I was so blown away by the strength, by the resourcefulness of these women, and by the end of the meeting I said that there were two thing I wanted to tell them; one was that I wanted to carry their story back with me because I really feel that people where I’m from, we could learn a lot from them, how they are really taking care of each other and really living in as a group of people who care for each other, a real “community,” and secondly, said, “I don’t know how, but somehow my friends and I are going to figure out a way to help.” They were so thankful just for those words that they broke into this song. By the end of the song they were in tears, I was in tears, and I said “that was so beautiful, could you tell me what the song said, what the lyrics were about?” and they were like “oh, that’s one of the songs we sing to tell the soldiers they are forgiven and that it’s ok to come home.” These women who had every reason in the world to hate or give up or whatever, they were singing these songs to forgive and to welcome home not just their sons and husbands, but even the very people who had perpetrated these atrocities against them…it just seemed like the greatest act of forgiveness but also the greatest use of music I’d ever heard. I asked them to sing me another.

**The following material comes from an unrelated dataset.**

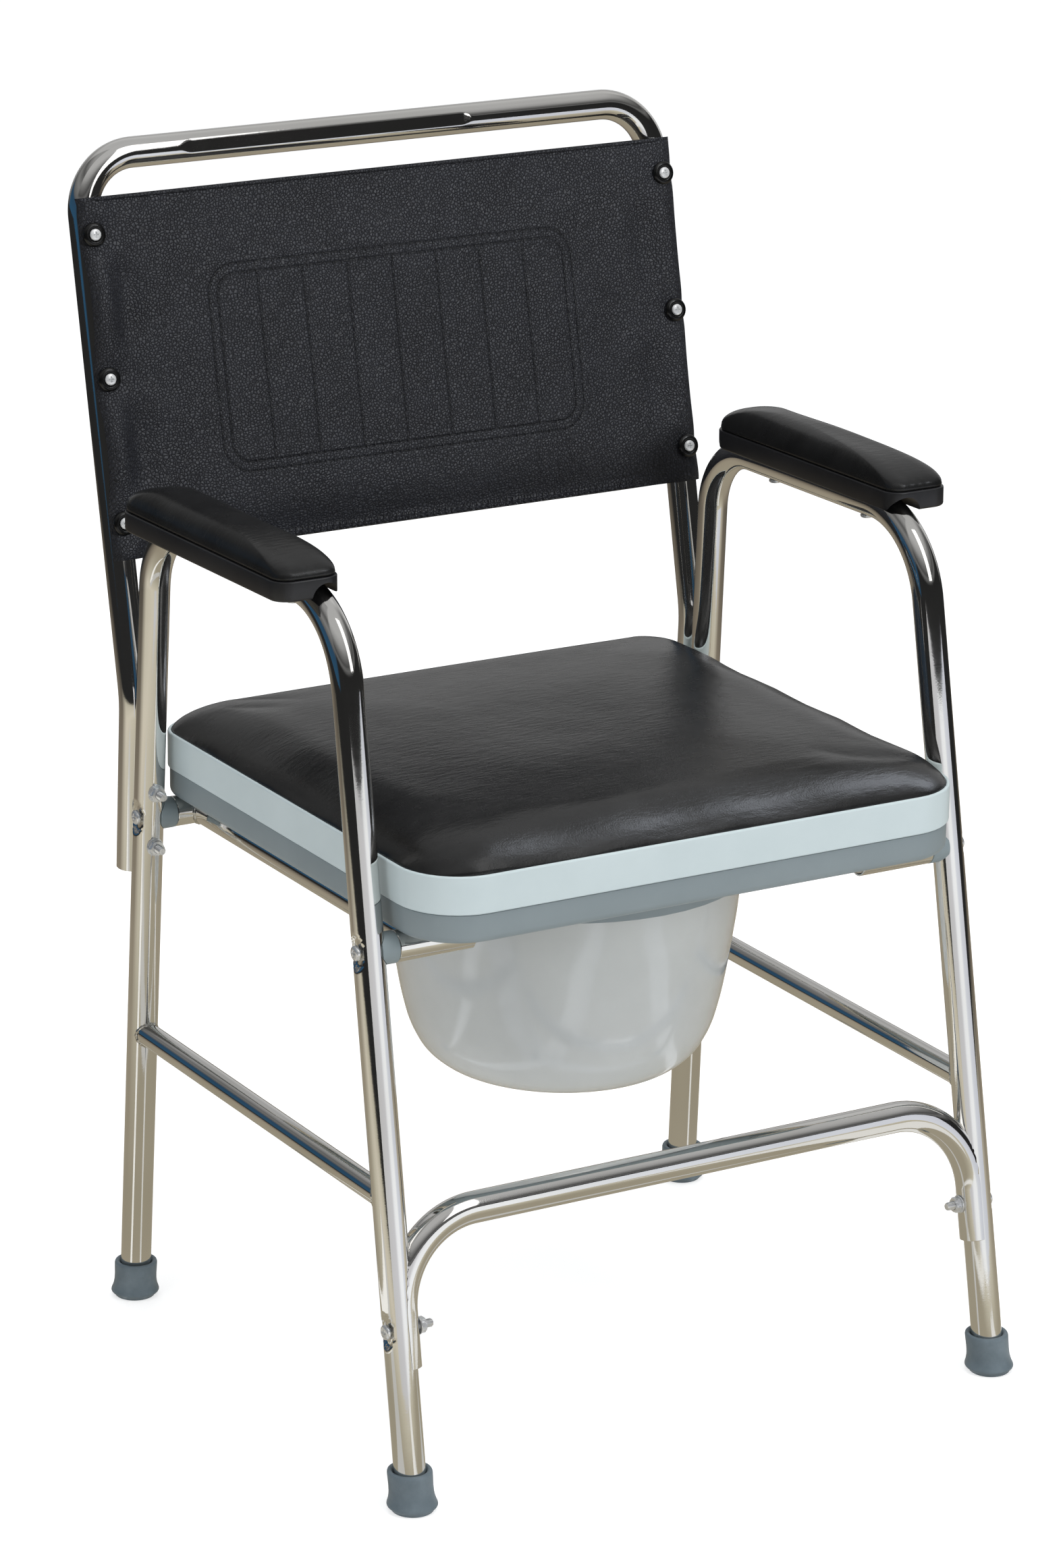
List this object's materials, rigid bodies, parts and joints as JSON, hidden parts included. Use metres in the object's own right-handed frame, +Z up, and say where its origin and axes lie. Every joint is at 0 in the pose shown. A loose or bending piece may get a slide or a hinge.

I can’t really describe the feeling of being there with them, to just sit on the floor with these ladies who had been through so much, so many years of war and loss but who find this incredible inner strength to go on, and more than that, it was one of those moments where you actually appreciate it while it’s happening, and I just remember sitting there watching and listening, thinking to myself that I was witnessing perhaps the most beautiful things, the most beautiful people, I’d ever see in my life. I’d heard so many stories by that point about LRA violence, had a couple scares on the “Abduction Road” and AK’s waved in my face…stories about not just abducting children as soldiers but making them kill their own families, cutting off limbs and padlocking people’s mouths shut as warnings not to talk, even straight up cannibalism. So basically what was hitting me was the realization that here in this place, in the face of the very worst that humans are capable of, here was the very best. It was a really intense realization.

Afterwards they said now I had to teach them some songs and the first two to come to mind were Joe Purdy’s “Suitcase” and a Dead Moon cover called “It’s Ok” that Pearl Jam used to do, they’re just the ones that came to mind as they were translating the lyrics of their songs. After that I spent a lot of time traveling around to towns an villages, places like Gulu, Lira and Lokapel, even walked over the mountains into Sudan, meeting with more groups in different villages and towns, exchanging songs. The protocol was always the same, I’d ask them to teach me theirs and I had to teach some in return. And that’s how we began, listening to each other.